— start of DATA TO PROCESS —

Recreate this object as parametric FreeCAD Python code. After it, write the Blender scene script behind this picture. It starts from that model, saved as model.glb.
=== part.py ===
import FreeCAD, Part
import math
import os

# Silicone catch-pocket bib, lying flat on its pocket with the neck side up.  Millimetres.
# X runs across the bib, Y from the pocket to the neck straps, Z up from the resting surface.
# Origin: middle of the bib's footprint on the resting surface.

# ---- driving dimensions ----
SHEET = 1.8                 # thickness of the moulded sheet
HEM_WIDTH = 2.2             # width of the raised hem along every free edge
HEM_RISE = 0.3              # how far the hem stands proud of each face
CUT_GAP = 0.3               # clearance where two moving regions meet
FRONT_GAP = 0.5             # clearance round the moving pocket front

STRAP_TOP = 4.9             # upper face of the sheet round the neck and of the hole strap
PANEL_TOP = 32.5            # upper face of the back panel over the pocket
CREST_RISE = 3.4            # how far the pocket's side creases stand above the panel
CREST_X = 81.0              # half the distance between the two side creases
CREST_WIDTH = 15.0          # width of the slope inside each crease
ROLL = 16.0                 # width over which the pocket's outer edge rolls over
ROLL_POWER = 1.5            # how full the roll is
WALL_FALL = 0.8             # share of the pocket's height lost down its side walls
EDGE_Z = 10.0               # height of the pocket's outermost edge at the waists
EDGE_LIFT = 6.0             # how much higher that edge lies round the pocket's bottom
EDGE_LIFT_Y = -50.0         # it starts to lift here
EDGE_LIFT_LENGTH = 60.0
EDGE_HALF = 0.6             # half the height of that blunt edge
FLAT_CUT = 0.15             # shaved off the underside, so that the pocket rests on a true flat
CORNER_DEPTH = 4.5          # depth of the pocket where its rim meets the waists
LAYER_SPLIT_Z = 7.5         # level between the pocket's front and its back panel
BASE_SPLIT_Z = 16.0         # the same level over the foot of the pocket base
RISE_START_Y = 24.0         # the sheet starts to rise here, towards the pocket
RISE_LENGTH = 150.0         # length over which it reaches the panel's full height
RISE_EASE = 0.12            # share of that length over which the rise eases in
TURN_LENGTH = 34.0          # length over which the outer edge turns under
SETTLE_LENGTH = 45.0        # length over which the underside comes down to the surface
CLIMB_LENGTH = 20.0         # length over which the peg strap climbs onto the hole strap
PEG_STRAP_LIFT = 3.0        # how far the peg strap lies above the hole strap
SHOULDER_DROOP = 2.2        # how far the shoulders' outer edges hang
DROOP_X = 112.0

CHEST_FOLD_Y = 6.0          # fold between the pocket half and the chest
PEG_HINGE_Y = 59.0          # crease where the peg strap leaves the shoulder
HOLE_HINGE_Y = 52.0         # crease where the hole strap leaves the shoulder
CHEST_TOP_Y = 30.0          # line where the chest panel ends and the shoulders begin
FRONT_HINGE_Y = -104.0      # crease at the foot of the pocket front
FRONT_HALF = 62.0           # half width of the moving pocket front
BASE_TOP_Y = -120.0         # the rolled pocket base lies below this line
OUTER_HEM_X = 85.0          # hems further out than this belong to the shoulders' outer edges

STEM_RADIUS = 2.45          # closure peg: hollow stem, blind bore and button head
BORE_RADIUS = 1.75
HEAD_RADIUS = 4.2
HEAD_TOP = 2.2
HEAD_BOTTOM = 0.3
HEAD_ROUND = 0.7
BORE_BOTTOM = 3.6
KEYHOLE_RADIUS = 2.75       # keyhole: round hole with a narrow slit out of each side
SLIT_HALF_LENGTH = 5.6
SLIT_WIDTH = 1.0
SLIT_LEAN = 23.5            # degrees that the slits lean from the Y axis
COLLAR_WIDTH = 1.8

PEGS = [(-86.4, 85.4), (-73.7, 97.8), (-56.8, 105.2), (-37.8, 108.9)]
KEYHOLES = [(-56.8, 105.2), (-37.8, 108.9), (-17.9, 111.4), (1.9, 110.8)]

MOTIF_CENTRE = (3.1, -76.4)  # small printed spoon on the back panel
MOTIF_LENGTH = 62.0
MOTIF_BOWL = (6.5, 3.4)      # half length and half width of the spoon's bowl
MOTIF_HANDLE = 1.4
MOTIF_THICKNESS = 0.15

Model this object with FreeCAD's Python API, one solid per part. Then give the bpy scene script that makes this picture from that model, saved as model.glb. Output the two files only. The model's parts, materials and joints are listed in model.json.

— end of DATA TO PROCESS —

Make an exact copy of every line in the data.

RESPONSE BELOW:
Recreate this object as parametric FreeCAD Python code. After it, write the Blender scene script behind this picture. It starts from that model, saved as model.glb.
=== part.py ===
import FreeCAD, Part
import math
import os

# Silicone catch-pocket bib, lying flat on its pocket with the neck side up.  Millimetres.
# X runs across the bib, Y from the pocket to the neck straps, Z up from the resting surface.
# Origin: middle of the bib's footprint on the resting surface.

# ---- driving dimensions ----
SHEET = 1.8                 # thickness of the moulded sheet
HEM_WIDTH = 2.2             # width of the raised hem along every free edge
HEM_RISE = 0.3              # how far the hem stands proud of each face
CUT_GAP = 0.3               # clearance where two moving regions meet
FRONT_GAP = 0.5             # clearance round the moving pocket front

STRAP_TOP = 4.9             # upper face of the sheet round the neck and of the hole strap
PANEL_TOP = 32.5            # upper face of the back panel over the pocket
CREST_RISE = 3.4            # how far the pocket's side creases stand above the panel
CREST_X = 81.0              # half the distance between the two side creases
CREST_WIDTH = 15.0          # width of the slope inside each crease
ROLL = 16.0                 # width over which the pocket's outer edge rolls over
ROLL_POWER = 1.5            # how full the roll is
WALL_FALL = 0.8             # share of the pocket's height lost down its side walls
EDGE_Z = 10.0               # height of the pocket's outermost edge at the waists
EDGE_LIFT = 6.0             # how much higher that edge lies round the pocket's bottom
EDGE_LIFT_Y = -50.0         # it starts to lift here
EDGE_LIFT_LENGTH = 60.0
EDGE_HALF = 0.6             # half the height of that blunt edge
FLAT_CUT = 0.15             # shaved off the underside, so that the pocket rests on a true flat
CORNER_DEPTH = 4.5          # depth of the pocket where its rim meets the waists
LAYER_SPLIT_Z = 7.5         # level between the pocket's front and its back panel
BASE_SPLIT_Z = 16.0         # the same level over the foot of the pocket base
RISE_START_Y = 24.0         # the sheet starts to rise here, towards the pocket
RISE_LENGTH = 150.0         # length over which it reaches the panel's full height
RISE_EASE = 0.12            # share of that length over which the rise eases in
TURN_LENGTH = 34.0          # length over which the outer edge turns under
SETTLE_LENGTH = 45.0        # length over which the underside comes down to the surface
CLIMB_LENGTH = 20.0         # length over which the peg strap climbs onto the hole strap
PEG_STRAP_LIFT = 3.0        # how far the peg strap lies above the hole strap
SHOULDER_DROOP = 2.2        # how far the shoulders' outer edges hang
DROOP_X = 112.0

CHEST_FOLD_Y = 6.0          # fold between the pocket half and the chest
PEG_HINGE_Y = 59.0          # crease where the peg strap leaves the shoulder
HOLE_HINGE_Y = 52.0         # crease where the hole strap leaves the shoulder
CHEST_TOP_Y = 30.0          # line where the chest panel ends and the shoulders begin
FRONT_HINGE_Y = -104.0      # crease at the foot of the pocket front
FRONT_HALF = 62.0           # half width of the moving pocket front
BASE_TOP_Y = -120.0         # the rolled pocket base lies below this line
OUTER_HEM_X = 85.0          # hems further out than this belong to the shoulders' outer edges

STEM_RADIUS = 2.45          # closure peg: hollow stem, blind bore and button head
BORE_RADIUS = 1.75
HEAD_RADIUS = 4.2
HEAD_TOP = 2.2
HEAD_BOTTOM = 0.3
HEAD_ROUND = 0.7
BORE_BOTTOM = 3.6
KEYHOLE_RADIUS = 2.75       # keyhole: round hole with a narrow slit out of each side
SLIT_HALF_LENGTH = 5.6
SLIT_WIDTH = 1.0
SLIT_LEAN = 23.5            # degrees that the slits lean from the Y axis
COLLAR_WIDTH = 1.8

PEGS = [(-86.4, 85.4), (-73.7, 97.8), (-56.8, 105.2), (-37.8, 108.9)]
KEYHOLES = [(-56.8, 105.2), (-37.8, 108.9), (-17.9, 111.4), (1.9, 110.8)]

MOTIF_CENTRE = (3.1, -76.4)  # small printed spoon on the back panel
MOTIF_LENGTH = 62.0
MOTIF_BOWL = (6.5, 3.4)      # half length and half width of the spoon's bowl
MOTIF_HANDLE = 1.4
MOTIF_THICKNESS = 0.15

Model this object with FreeCAD's Python API, one solid per part. Then give the bpy scene script that makes this picture from that model, saved as model.glb. Output the two files only. The model's parts, materials and joints are listed in model.json.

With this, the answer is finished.